I'm trying to scrape a picture using rvest
, with this code:
url <- "https://fr.wikipedia.org/wiki/Robert_Jardillier"
webpage <- html_session(url)
link.titles <- webpage %>% html_nodes(".noarchive .image img")
img.url <- link.titles %>% html_attr("src")
download.file(img.url, "test.png", mode = "wb")
But when trying to download this, I have the following message :
trying URL '//upload.wikimedia.org/wikipedia/commons/thumb/3/38/Robert_Jardillier_1932.jpg/220px-Robert_Jardillier_1932.jpg'
Error in download.file(img.url, "test.png", mode = "wb") :
cannot open URL '//upload.wikimedia.org/wikipedia/commons/thumb/3/38/Robert_Jardillier_1932.jpg/220px-Robert_Jardillier_1932.jpg'
In addition: Warning message:
In download.file(img.url, "test.png", mode = "wb") :
URL '//upload.wikimedia.org/wikipedia/commons/thumb/3/38/Robert_Jardillier_1932.jpg/220px-Robert_Jardillier_1932.jpg': status was 'URL using bad/illegal format or missing URL'
Any help :) ?
CodePudding user response:
Try:
download.file(paste0("http:",img.url), "test.png", mode = "wb")

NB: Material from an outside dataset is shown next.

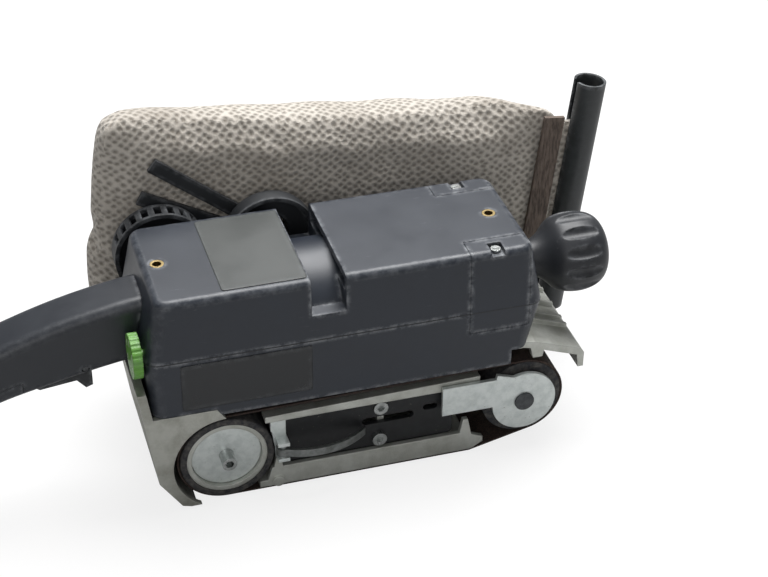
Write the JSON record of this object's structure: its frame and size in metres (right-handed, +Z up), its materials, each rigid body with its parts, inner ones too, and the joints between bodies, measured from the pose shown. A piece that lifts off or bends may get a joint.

CodePudding user response:
This worked with me.
suppressPackageStartupMessages({
library(rvest)
library(dplyr)
})
url <- "https://fr.wikipedia.org/wiki/Robert_Jardillier"
page <- read_html(url)
page %>%
html_elements("a") %>%
html_attr("href") %>%
grep("Robert_Jardillier.*\\.jpg", ., value = TRUE) %>%
unique() %>%
basename() %>%
paste0(url, "#/media/", .) %>%
download.file(destfile = "test.jpg")